Written request: Determine the number of lines holding the word "between"; answer with that number only.

Data shown:
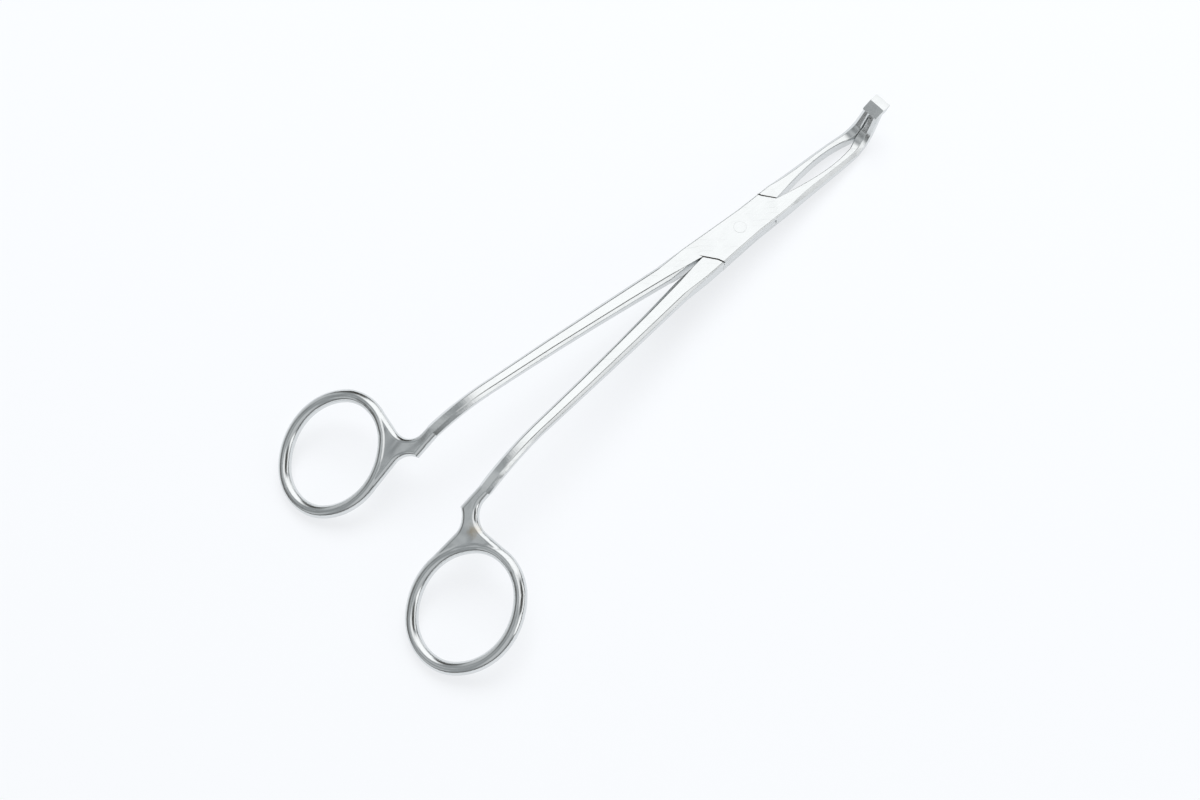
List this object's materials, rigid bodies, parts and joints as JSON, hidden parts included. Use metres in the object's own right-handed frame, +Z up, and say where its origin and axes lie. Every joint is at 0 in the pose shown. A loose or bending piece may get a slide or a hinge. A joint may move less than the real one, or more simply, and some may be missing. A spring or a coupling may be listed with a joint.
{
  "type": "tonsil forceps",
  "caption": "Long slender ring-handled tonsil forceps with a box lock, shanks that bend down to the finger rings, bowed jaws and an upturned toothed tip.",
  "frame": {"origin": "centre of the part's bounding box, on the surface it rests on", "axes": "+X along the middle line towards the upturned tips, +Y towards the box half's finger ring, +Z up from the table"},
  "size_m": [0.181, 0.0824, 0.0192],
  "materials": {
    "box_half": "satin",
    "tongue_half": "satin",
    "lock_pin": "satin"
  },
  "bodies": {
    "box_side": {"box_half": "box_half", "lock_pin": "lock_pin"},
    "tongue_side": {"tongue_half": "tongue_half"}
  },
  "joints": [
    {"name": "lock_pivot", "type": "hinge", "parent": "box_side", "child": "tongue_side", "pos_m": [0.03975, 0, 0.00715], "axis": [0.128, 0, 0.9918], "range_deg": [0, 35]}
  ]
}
...
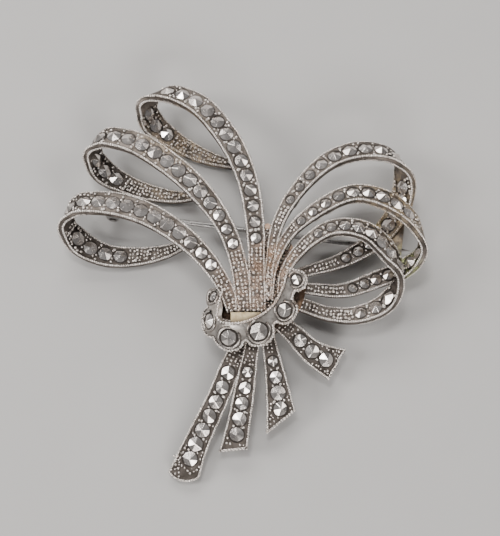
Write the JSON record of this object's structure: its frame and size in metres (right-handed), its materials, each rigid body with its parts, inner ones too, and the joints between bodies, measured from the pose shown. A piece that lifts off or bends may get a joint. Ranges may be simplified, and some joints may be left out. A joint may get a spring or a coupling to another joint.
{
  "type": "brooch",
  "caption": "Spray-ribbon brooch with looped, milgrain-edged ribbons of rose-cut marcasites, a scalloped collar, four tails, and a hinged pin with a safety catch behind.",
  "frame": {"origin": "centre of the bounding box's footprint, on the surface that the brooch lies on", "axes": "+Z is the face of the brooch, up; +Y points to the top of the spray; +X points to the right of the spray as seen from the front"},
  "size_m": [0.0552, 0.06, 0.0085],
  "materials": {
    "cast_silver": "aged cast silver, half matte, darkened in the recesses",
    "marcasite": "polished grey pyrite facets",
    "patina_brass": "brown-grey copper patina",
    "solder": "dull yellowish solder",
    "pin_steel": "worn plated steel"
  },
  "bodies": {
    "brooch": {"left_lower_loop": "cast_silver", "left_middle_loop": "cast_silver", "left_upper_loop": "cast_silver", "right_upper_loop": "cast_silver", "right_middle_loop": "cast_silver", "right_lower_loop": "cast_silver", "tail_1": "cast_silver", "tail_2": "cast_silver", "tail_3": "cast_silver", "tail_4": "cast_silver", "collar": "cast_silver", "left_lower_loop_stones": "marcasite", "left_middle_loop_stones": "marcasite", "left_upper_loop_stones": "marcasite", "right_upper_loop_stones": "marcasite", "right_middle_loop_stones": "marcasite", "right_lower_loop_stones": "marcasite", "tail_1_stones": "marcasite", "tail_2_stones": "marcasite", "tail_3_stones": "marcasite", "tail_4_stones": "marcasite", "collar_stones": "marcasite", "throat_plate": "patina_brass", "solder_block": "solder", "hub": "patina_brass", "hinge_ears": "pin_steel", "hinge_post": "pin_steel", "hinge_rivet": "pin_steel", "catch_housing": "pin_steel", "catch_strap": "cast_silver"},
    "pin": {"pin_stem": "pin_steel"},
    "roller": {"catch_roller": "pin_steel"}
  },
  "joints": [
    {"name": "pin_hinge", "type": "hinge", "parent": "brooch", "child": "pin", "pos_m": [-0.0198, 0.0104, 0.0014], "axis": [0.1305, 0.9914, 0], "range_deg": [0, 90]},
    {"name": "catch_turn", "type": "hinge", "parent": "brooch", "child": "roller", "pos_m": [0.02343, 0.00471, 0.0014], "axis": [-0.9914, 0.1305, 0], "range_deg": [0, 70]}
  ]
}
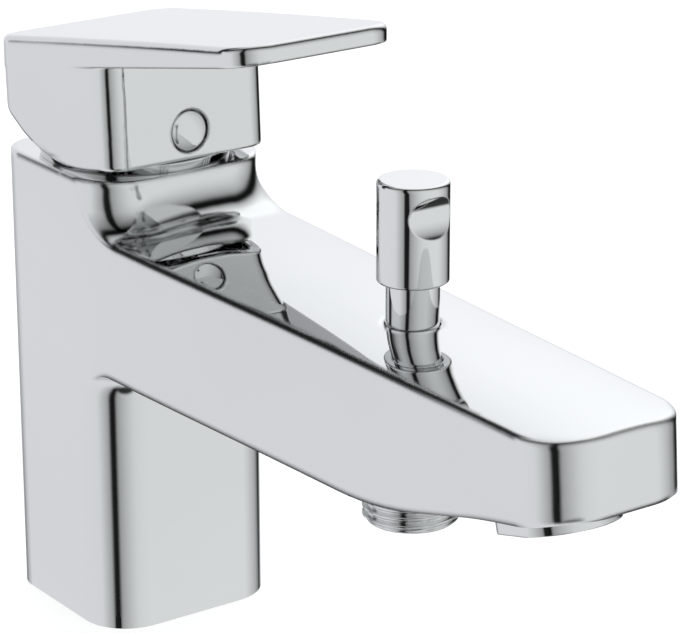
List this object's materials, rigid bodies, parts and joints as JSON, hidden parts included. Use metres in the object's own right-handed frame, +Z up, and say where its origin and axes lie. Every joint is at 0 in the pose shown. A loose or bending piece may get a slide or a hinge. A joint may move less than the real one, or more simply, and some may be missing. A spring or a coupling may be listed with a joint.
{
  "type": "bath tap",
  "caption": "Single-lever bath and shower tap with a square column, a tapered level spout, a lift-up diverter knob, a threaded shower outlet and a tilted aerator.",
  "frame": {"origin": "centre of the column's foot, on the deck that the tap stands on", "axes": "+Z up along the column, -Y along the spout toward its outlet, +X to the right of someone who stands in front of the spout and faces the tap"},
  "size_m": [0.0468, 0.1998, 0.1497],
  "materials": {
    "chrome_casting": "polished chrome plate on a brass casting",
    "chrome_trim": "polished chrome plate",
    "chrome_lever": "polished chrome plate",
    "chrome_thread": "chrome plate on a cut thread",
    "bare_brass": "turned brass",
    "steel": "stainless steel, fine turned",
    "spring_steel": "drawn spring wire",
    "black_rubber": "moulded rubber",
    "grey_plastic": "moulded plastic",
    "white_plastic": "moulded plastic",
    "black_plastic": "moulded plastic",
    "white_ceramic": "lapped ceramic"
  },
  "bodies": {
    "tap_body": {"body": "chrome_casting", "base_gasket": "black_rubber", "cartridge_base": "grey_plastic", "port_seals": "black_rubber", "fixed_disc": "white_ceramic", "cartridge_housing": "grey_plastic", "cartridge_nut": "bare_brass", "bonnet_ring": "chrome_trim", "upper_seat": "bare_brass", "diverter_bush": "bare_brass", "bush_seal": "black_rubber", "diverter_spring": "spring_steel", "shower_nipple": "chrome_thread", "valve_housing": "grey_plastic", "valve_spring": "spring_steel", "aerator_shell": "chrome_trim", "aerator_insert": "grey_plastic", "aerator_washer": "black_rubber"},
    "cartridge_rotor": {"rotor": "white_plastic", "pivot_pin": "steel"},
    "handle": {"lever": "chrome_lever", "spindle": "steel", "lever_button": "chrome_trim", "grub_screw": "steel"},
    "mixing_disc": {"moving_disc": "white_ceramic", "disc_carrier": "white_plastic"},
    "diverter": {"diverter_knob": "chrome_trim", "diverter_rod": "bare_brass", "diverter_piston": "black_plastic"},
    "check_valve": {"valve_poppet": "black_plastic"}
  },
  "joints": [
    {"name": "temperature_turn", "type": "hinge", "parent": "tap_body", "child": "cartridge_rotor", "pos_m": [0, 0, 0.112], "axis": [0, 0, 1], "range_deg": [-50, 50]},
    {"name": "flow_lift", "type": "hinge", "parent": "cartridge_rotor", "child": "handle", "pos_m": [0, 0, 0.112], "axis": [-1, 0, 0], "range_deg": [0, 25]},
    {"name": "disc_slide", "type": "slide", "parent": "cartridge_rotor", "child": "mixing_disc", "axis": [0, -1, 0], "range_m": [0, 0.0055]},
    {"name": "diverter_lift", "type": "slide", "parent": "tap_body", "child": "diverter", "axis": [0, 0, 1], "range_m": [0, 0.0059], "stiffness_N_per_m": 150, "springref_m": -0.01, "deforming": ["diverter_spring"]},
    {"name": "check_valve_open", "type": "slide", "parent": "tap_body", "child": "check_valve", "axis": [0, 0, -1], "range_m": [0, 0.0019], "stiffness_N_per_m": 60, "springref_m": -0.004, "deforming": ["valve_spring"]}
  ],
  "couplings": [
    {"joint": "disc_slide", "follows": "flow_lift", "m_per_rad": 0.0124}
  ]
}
---
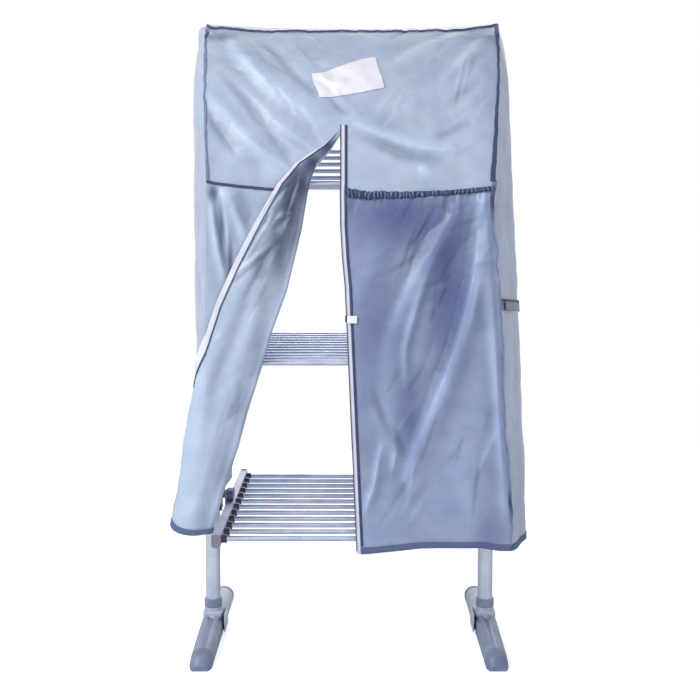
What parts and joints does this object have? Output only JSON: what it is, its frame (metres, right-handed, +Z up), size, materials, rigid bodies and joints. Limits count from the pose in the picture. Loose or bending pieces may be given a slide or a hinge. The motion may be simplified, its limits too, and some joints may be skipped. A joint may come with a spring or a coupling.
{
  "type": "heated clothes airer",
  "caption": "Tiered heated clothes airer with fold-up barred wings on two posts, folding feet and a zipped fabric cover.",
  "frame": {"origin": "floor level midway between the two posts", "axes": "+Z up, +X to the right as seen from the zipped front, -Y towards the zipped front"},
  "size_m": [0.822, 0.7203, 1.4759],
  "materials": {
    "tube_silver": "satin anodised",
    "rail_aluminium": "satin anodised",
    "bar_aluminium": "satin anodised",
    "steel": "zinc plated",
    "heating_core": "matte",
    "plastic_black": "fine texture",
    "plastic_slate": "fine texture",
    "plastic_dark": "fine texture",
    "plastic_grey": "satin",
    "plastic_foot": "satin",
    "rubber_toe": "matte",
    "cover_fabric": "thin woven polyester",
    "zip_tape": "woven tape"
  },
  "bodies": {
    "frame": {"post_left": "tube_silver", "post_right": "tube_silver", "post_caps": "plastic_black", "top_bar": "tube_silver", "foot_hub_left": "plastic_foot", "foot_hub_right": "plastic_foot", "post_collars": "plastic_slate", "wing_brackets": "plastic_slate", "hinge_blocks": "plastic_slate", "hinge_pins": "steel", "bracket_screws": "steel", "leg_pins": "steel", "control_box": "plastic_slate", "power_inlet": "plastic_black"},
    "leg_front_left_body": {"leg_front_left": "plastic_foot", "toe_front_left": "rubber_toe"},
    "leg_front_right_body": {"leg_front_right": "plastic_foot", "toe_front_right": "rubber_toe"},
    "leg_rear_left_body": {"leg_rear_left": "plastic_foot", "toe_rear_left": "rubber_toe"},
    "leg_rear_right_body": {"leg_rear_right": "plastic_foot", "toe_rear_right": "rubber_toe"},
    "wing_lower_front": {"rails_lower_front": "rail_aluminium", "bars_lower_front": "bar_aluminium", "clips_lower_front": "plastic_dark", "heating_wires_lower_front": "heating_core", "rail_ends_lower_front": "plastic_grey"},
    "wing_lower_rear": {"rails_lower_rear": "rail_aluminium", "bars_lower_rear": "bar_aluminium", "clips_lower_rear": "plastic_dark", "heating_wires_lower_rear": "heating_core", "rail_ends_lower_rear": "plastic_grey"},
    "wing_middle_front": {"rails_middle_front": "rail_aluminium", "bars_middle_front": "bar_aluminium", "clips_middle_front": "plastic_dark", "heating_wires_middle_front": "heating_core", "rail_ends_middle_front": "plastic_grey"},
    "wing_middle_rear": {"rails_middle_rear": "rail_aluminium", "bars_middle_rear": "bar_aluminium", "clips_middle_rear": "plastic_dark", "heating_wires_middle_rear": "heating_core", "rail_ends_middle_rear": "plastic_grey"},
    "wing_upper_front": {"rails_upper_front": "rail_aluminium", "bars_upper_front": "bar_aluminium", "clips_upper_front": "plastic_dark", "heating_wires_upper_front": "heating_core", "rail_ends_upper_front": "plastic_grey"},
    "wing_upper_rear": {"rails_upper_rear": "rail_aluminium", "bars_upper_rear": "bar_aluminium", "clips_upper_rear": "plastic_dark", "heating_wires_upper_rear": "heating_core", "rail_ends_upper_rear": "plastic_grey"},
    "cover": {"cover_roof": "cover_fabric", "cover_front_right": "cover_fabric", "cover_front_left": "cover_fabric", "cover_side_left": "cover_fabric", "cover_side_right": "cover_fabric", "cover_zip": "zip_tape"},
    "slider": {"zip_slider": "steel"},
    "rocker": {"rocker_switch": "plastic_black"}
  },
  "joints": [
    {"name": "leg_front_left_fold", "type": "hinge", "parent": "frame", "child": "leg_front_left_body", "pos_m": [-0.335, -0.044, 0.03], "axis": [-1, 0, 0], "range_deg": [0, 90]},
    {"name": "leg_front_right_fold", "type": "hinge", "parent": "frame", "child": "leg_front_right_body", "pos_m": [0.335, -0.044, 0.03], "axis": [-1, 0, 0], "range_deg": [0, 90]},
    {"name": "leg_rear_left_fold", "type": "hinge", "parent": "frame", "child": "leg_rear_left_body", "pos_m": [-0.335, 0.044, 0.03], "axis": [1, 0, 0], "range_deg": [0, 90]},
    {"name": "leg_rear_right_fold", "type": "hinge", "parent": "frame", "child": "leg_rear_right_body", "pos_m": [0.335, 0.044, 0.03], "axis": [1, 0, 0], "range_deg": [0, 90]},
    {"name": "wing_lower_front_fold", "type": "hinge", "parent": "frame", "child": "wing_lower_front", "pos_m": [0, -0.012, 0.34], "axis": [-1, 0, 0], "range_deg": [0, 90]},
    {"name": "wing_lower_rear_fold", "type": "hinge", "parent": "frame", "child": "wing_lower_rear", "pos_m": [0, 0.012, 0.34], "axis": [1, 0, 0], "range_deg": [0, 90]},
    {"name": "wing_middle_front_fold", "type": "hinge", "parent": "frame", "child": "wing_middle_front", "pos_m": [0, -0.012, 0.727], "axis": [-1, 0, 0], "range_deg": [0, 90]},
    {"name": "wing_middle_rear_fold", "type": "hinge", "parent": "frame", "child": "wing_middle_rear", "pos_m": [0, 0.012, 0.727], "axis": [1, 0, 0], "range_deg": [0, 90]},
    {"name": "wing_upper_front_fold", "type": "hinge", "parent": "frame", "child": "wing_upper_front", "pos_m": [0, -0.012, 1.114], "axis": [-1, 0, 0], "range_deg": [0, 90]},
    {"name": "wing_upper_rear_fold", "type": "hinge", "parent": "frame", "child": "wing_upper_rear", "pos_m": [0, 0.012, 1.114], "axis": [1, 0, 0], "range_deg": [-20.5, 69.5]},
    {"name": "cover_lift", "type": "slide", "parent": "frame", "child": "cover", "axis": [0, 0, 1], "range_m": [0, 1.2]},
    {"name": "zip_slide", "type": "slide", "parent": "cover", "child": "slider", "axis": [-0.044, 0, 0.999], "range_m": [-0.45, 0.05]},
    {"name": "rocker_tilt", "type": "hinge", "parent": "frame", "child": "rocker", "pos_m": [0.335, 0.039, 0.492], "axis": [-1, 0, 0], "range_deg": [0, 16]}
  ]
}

The solution: 2